Sunday, January 01, 2006

The Orange Ray of Hope

I sometimes ask my wife how she feels about being Jewish. The question isn't as facile as you might think. When your Jewishness is the result of your personal decision and not an inheritance from your parents and grandaparents, the very idea of Jewishness takes on an additional flavour and import. I like to ask my wife (and somethimes my children who don't have patience for their father's introspection) to have a basis of comparison, or perhaps to benefit from the "grounding" she/they provide.

Most Torah knowledgeable Jews know that classically, wantabe converts to Judaism are discouraged. When a candidate for conversion comes to the Rabbinic Court (Beit Din), traditionally the Beit Din describes the difficulties of life as a Jew, the persecutions, the exiles and the general insecurity of life as a Jew in a hostile world. If the candidate demonstrates a good knowledge of Judaism and is sincere in their desire to become a Jew, but especially despite the Beit Din's exhortations the candidate still asks to be accepted, normally the Beit Din accepts them.

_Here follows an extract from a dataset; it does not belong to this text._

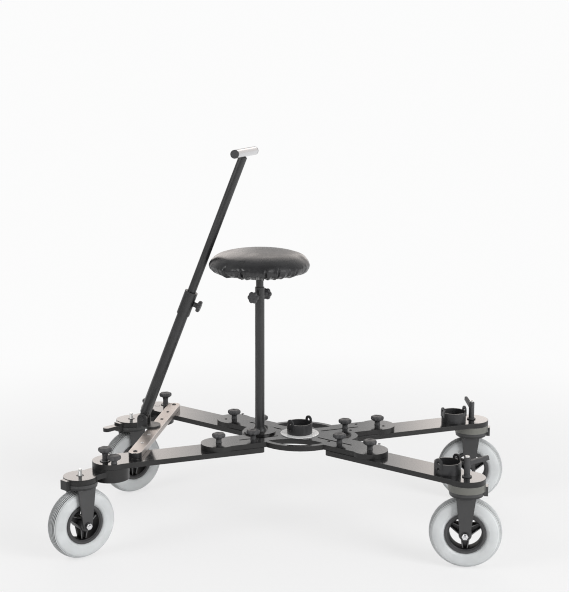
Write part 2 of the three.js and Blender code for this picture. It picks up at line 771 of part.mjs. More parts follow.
const gripPlace = (body) =>
  lean(moved(turned(alongY(body), gripTurn), 0, 0, handleLength));
const gripHalf = gripLength / 2 - gripCapThickness;
const gripTube = cut(
  disc(gripDiameter / 2, -gripHalf, gripHalf * 2, smallSides),
  disc(gripDiameter / 2 - gripWall, -gripLength, gripLength * 2, smallSides),
);
addNode("handle_grip", gripPlace(gripTube), aluminium);
const plugRadius = gripDiameter / 2 - gripWall - restGap;
for (const side of ["near", "far"]) {
  const cap = joined(
    disc(gripDiameter / 2, gripHalf + restGap, gripCapThickness - restGap, smallSides),
    disc(plugRadius, gripHalf - gripCapThickness * 2, gripCapThickness * 3 - restGap, smallSides),
  );
  const whole = side === "far" ? cap : cap.rotate([180, 0, 0]);
  addNode("handle_cap_" + side, gripPlace(whole), plasticBlack);
}
const sideReach = sleeveDiameter / 2 + restGap;
const sideStud = sideReach - upperTubeDiameter / 2 - runGap;
const handleKnob = makeKnob(
  knobNeckHeight * sideNeckShare, sideStud, sideKnobHeadShare, sideStudDiameter,
);
addNode("knob_handle", lean(moved(alongX(handleKnob), sideReach, 0, knobZ)), plasticBlack);

// Seat post on the rear pad of the hub, and the sliding inner post
const postBase = hubTop + restGap;
const flangeTop = postBase + postFlangeThickness;
const postX = (body) => moved(body, -padReach, 0, 0);
let post = turnedBody([
  [postBore / 2, postBase],
  [postFlangeDiameter / 2, postBase],
  [postFlangeDiameter / 2, flangeTop],
  [postConeDiameter / 2, flangeTop],
  [postDiameter / 2, flangeTop + postConeHeight],
  [postDiameter / 2, postTop],
  [postBore / 2, postTop],
  [postBore / 2, postBase],
], smallSides);
const bossReach = postDiameter / 2 + seatKnobBossLength;
const boss = moved(
  alongX(disc(seatKnobBossDiameter / 2, 0, bossReach, smallSides)), 0, 0, seatKnobHeight,
);
const bossHole = moved(
  alongX(disc(sideStudHole, -bossReach * 2, bossReach * 4, tinySides)), 0, 0, seatKnobHeight,
);
const core = disc(postBore / 2, postBase, postTop - postBase, smallSides);
post = post.add(cut(joined(turned(boss, seatKnobTurn), turned(boss, seatKnobTurn + Math.PI)), core));
post = post.subtract(turned(bossHole, seatKnobTurn));
addNode("seat_post", postX(post), tubeBlack);

const panBottom = seatBottom + seatPanThickness * 0.4;
const innerTop = panBottom - seatHubHeight - restGap;
const innerPost = disc(innerPostDiameter / 2, postTop - innerPostDepth, innerTop - postTop + innerPostDepth);
addNode("seat_inner_post", postX(innerPost), tubeBlack);
const pan = joined(
  disc((seatDiameter / 2) * seatPanDiameterShare, panBottom, seatPanThickness),
  disc(seatHubDiameter / 2, panBottom - seatHubHeight, seatHubHeight + restGap, smallSides),
);
addNode("seat_pan", postX(pan), tubeBlack);

// Cushion: crowned top, full rounded side, and a cover that is gathered under the edge
const cushionShares = [
  [0.0, 0.17], [0.86, 0.17], [0.875, 0.0], [0.915, 0.0], [0.955, 0.13], [0.99, 0.27], [1.0, 0.42],
  [0.985, 0.52], [0.91, 0.67], [0.77, 0.8], [0.58, 0.9], [0.36, 0.965], [0.17, 0.992], [0.0, 1.0],
];
const pleatShares = [0, 0, 0.5, 1, 1, 0.5, 0.15, 0, 0, 0, 0, 0, 0, 0];
const makeCushion = () => {
  const height = seatTop - seatBottom;
  const radius = seatDiameter / 2;
  const steps = pleatCount * 2;
  const rows = cushionShares.slice(1, -1);
  const first = cushionShares[0];
  const last = cushionShares[cushionShares.length - 1];
  const points = [[0, 0, seatBottom + first[1] * height], [0, 0, seatBottom + last[1] * height]];
  rows.forEach(([r, z], row) => {
    for (let i = 0; i < steps; i++) {
      const angle = (i / steps) * Math.PI * 2;
      const fold = (i % 2) * pleatShares[row + 1] * pleatDepthShare;
      const reach = radius * (r - fold);
      points.push([reach * Math.cos(angle), reach * Math.sin(angle), seatBottom + z * height]);
    }
  });
  const faces = [];
  const at = (row, i) => 2 + row * steps + (i % steps);
  for (let i = 0; i < steps; i++) {
    faces.push(0, at(0, i + 1), at(0, i));
    faces.push(1, at(rows.length - 1, i), at(rows.length - 1, i + 1));
    for (let row = 0; row < rows.length - 1; row++) {
      faces.push(at(row, i), at(row, i + 1), at(row + 1, i + 1));
      faces.push(at(row, i), at(row + 1, i + 1), at(row + 1, i));
    }
  }
  const geometry = new THREE.BufferGeometry();
  geometry.setAttribute("position", new THREE.Float32BufferAttribute(points.flat(), 3));
  geometry.setIndex(faces);
  return solid(geometry);
};
const panClear = disc(
  (seatDiameter / 2) * seatPanDiameterShare + restGap, panBottom - seatPanThickness,
  seatPanThickness * 2 + restGap,
);
addNode("seat_cushion", postX(makeCushion().subtract(panClear)), leatherBlack);

const seatKnob = makeKnob(
  knobNeckHeight * sideNeckShare, bossReach + restGap - innerPostDiameter / 2 - runGap,
  sideKnobHeadShare, sideStudDiameter,
);
for (const [side, turn] of [["near", seatKnobTurn + Math.PI], ["far", seatKnobTurn]]) {
  const laid = moved(alongX(seatKnob), bossReach + restGap, 0, seatKnobHeight);
  addNode("knob_seat_" + side, postX(turned(laid, turn)), plasticBlack);
}

// The origin goes on the floor under the middle of the whole object
const middle = new THREE.Box3().setFromObject(group).getCenter(new THREE.Vector3());
group.position.set(-middle.x, -middle.y, 0);

export default group;
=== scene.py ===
import json
import math
import random

import bmesh
import bpy
from mathutils import Matrix, Vector


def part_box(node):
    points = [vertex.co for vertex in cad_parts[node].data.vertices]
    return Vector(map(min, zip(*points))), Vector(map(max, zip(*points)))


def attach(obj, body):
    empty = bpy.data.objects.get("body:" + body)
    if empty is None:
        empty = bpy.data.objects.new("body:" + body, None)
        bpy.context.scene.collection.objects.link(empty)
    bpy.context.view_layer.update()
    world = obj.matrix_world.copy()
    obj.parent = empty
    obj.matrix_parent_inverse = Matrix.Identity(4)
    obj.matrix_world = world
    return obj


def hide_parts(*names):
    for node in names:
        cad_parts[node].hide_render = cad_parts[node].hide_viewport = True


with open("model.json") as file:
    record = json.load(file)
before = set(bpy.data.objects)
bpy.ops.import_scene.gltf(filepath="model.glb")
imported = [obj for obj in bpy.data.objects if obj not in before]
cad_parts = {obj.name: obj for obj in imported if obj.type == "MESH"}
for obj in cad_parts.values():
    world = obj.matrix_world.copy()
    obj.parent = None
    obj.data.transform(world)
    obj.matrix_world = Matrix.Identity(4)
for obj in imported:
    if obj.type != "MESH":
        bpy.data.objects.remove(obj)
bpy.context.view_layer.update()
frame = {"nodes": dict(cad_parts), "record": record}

# The studio: a pale floor that runs into a white backdrop, a surround that is darker on the viewer's side, a
# broad lamp on the right and a weaker one on the left. The right lamp isn't mirrored: a soft patch of the
# surround shows in the gloss instead. The view is the one from which the plan and heights were read.
view = bpy.data.cameras.new("view")
view.sensor_fit = "HORIZONTAL"
view.sensor_width = 36
view.lens = 91.7696
view.clip_end = 100
viewpoint = bpy.data.objects.new("view", view)
viewpoint.location = (0.57294, -4.02804, 1.50456)
viewpoint.rotation_euler = [math.radians(angle) for angle in (78.7465, -0.1330, 8.3672)]
bpy.context.scene.collection.objects.link(viewpoint)
bpy.context.scene.camera = viewpoint
bpy.context.scene.view_settings.view_transform = "Standard"
bpy.context.scene.cycles.filter_width = 1.1

right_lamp = Vector((3.2, -1.9, 1.7))
left_lamp = Vector((-2.6, -2.2, 2.6))
lamp_aim = Vector((0, 0, 0.3))
for lamp_name, place, watts, mirrored in (("softbox_right", right_lamp, 72, False),
                                          ("softbox_left", left_lamp, 40, True)):
    lamp = bpy.data.lights.new(lamp_name, "AREA")
    lamp.shape = "DISK"
    lamp.size = 2.0
    lamp.energy = watts
    lamp_object = bpy.data.objects.new(lamp_name, lamp)
    lamp_object.visible_camera = False
    lamp_object.visible_glossy = mirrored
    lamp_object.location = place
    lamp_object.rotation_euler = (lamp_aim - place).to_track_quat("-Z", "Y").to_euler()
    bpy.context.scene.collection.objects.link(lamp_object)


def fitted(tree, node, inputs):
    """Sets each of a node's inputs, or wires it where the value is a socket."""
    for key, value in dict(inputs).items():
        if isinstance(value, bpy.types.NodeSocket):
            tree.links.new(value, node.inputs[key])
        else:
            node.inputs[key].default_value = value
    return node


def added(tree, kind, inputs=(), **settings):
    """A new node with these settings, its inputs set or wired."""
    node = tree.nodes.new(kind)
    for key, value in settings.items():
        setattr(node, key, value)
    return fitted(tree, node, inputs)


def calc(tree, operation, *values):
    """One math node; each value is a number or a socket."""
    return added(tree, "ShaderNodeMath", enumerate(values), operation=operation).outputs[0]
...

Converting and making Aliyah in 1972, before the Yom Kippur War and quickly identifying with the 'National Religious' movement shortly after my arrival in Israel, the dire warnings of the Beit Din seems some how anachronistic and out-of-step with the reality in which I found myself here in Israel. Israel survived the three major challenges to her existence, the War of Independence, the Six Day War and the Yom Kippur War. As an economy Israel succeeded in branching out beyond the initial exporter of agricultural products toward the exploitation of the Jewish People's most valuable commodity - Jewish intellect! Moreover, as a Jew who valued Jewish tradition and scholarship this period marked the greatest expansion of Torah learning of any time in Jewish history.

Today, with the approaching showdown between those Jews who came to Israel to live Jewish lives and those Jews who appear bent on turning Israel into a secular "democracry of all its citizens", I seriously wonder where my family's future lies. The systematic effort on the part of the anti-Jewish forces to dismantle the system of religious services in the state by closing down the Ministry of Religious Affairs. The systematic disenfranchisement of not only the "Ultra Religious" (non-Zionist) but also the National Religious camp by cutting funding to religious schools by 70%, when the per-capita funding was lower than that to non-religious schools before the cut! The systematic effort to make it increasingly difficult to both serve in the IDF and remain true to the ideals of Jewish faith. The systematic recruitment of the media in the promotion of one side of the great nationa debate and the effective silencing of all voices of opposition. And then finally, ultimate challenge to the realization of the Jewish People's millenium old aspiration to live in the Land of Israel, the exile and destruction of the communities of Gush Kastif, and the growing threat of the exile of similar destruction of Jewish communities in Judea and Samaria.

With all due respect to the befuddled Israeli's who do not have a deep and meaningful Jewish identity, I would never have fought in three wars, nor will I encourage my children to risk their lives to defend a travesty of democracry which systematically promotes values antithetical to those we believe in. If the "Israeli's" and their Christian and Muslim friends want to defend the right of the ruling oligarchy to continue to disenfranchise them and to exploit the resources of the state to enrich the few while the many grow increasingly impoverished ... there is no logical reason why I should join them. I was willing to live with Israel's "imperfections" as long as I had hope that eventually we would gradually succeed in correcting the many "deficiencies", as long as I felt there was a genuine dialogue between the "Jews" and the "Israeli's". With the growing one-sidedness of the "debate" and the systematic exploitation of government sanctioned force to enforce government decisions not arrived at through a popular vote - my hopes for a more Jewish, more democratic more just State of Israel are rapidly waning.

The one real ray of light in the growing struggle between those who want a Jewish state and those who want a state devoid of anything except empty lip-service to Jewishness, are the "Orange". These, predominately youthfull, passionately idealistic people just might have the key to saving the soul of a Jewish Israel.